The traditional approach for modelling the change in the process temperature in STRs is known as the reduced model (Equation (1)). A detailed HT model (Equation (2)) was developed by Johnson et al. (2021), which includes: the variation of jacket inlet temperature; non-uniformity in the jacket fluid temperature; heat losses from the jacket and ullage region and the thermal inertia of the vessel and contents. For this work, the advanced model was further extended to consider chemical reactions and the associated heat generation/consumption and coupled with the reaction kinetics in Equation (3).

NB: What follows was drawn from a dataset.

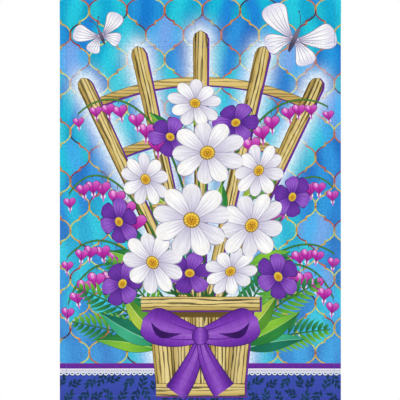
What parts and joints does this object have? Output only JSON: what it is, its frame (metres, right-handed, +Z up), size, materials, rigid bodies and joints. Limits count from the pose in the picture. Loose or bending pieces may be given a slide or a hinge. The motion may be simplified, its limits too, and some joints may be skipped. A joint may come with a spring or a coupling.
{
  "type": "garden flag",
  "caption": "Upright rectangular cloth flag with hemmed sides and a sleeve turned to the back along its top, which slides on the arm of a garden flag stand.",
  "frame": {"origin": "on the axis of the stand's arm in the sleeve, half way along the flag's width, 7 mm below the top of the fold", "axes": "+X along the sleeve, +Y away from the printed face, +Z up"},
  "size_m": [0.3174, 0.014, 0.4572],
  "materials": {
    "flag_panel": "printed polyester weave, matt",
    "pole_sleeve": "printed polyester weave, matt"
  },
  "bodies": {
    "root": {"flag_panel": "flag_panel", "pole_sleeve": "pole_sleeve"}
  },
  "joints": []
}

The esterification reaction (R1) investigated by Bosch et al. (2004) was used as a case study to test the performance of the advanced model. The reaction was conducted in a 200 L jacketed STR with at a constant jacket temperature (70.16 °C). Bosch et al. reported only the overall coefficient, (UA)_p, for heat transfer between the jacket and process fluids. The other HT coefficients associated with heat losses ((UA)_ploss and (UA)_jloss) required in this advanced model are absent. However, Equation (2) can be reduced to Equation (1) by setting these coefficients to zero.

Figure 1 presents the process temperature profiles which were recorded experimentally and predicted using Equation (1) by Bosch et al. (2004) and the new advanced HT model neglecting heat losses. It validates the new model as the curves from both models lie close together. However, both models over predict the temperature peak and this may be improved if heat losses could be accounted for.